We need high-density or low-density, depending on whether it is in Blackwater, Wexford town or Dublin. I was in Blackwater on Sunday, by the way. It was a bit windy but it was nice. We need houses for disabled people and the elderly. It is reckoned that between eight and ten designs are needed. Let the apartments take care of themselves for now; we want houses. Is it the case that the witnesses are being allowed? That is the first question I have. Is it the case that plans are being handed to them? Other county managers have told me that the cost of architectural designs is running up to 15%, which is lunacy, along with slowing things down and shuffling pieces of paper between the witnesses and the Custom House, which is more lunacy.
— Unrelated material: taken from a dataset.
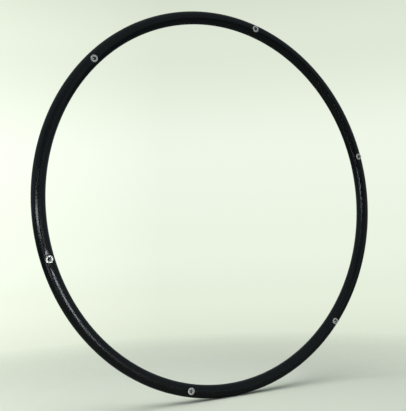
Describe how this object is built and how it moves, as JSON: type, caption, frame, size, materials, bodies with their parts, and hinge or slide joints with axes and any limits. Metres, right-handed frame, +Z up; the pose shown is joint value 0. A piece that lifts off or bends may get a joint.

There should be a standardised design for building. Even with the affordable units, you can always change what the porch looks like. You can put a different facade on one of them. One of them could be a plaster finish, one can have more brick or whatever. You can tweak them around to make them look different. As Cairn Homes and all of them are doing it, local authorities should be able to do it. Could the witnesses say a few words on the cost of architects?
On the procurement the witnesses are using, I welcome that local authorities are increasingly using design-and-build procurement processes. On the cost rental units, the witnesses' housing officials will tell them there is a huge gap out there. A whole range of people are coming in who will be elderly and living in expensive private rented accommodation. There are average rents of up to €2,700 or €2,800 in south Dublin at present. Rents are skyrocketing and rent pressure zones are not working. We need cost rentals for those people, that is, homes that are built not for profit, but where the financing of them can happen over 35 or so years to cover the cost of construction and maintenance, which is a model that some of us championed here ten years ago when nobody wanted to hear about it. Could the witnesses give a view on that?
I am watching the time but the other thing I wanted to ask the witnesses about are over-the-shop units. There has been a lot of talk about this and I want to say something to Ms Leech that might be a bit controversial. With regard to a lot of those streetscapes, I can think of towns around the country you can drive through where, if you went about modernising some of them, they would fall down in a pile of dust. They are costly to do. It is very difficult to get fire certificates and reach fire standards because a lot of them are three-storey buildings. The other thing is that you wind up with apartments separated by timber floors with huge maintenance costs. I am suggesting something that has been done in some areas. In some cases, would it not make more sense to hit them with the back bucket of a JCB, load them into a skip, and then put in little streets? A lot of them have long gardens of an acre or more, running down to a walled garden at the back. In some cases, there are good examples where that has been done. It is not to gouge holes in the streetscape, although we may need to stop worrying a bit too much about cosmetics as well, but to put in small streets of housing where you would get in six, eight or ten, and you would get people living not half a mile out the road but in the centre of the village or town, which is what we are supposed to be doing. What are the witnesses views on that?
The last question I have is about staffing in local authorities. I was a member of a local authority for a number of years and one big change I have noticed is that local authorities have gone away from core functions. You can rattle them all off, including water, taxis, etc. They are being diverted into arts and community. What I am being told is the Department will approve, and have approved, legions of people in local authorities in those departments and sections but trying to get somebody approved for housing staff is more difficult. What is the situation with that and what are the witnesses' views on it? Do they feel that local authorities need to get back to core functions and back to basics like water, sewerage, housing, public lights, footpaths, roads, libraries and fire services? These are the things that matter to people. I am not against the arts and community, by the way, in saying that. It is nice but it is one of those things. It is a bit like going out on a Saturday night; you do not necessarily have to but it is nice to go an odd time. The arts are the same. What are the witnesses' views on that?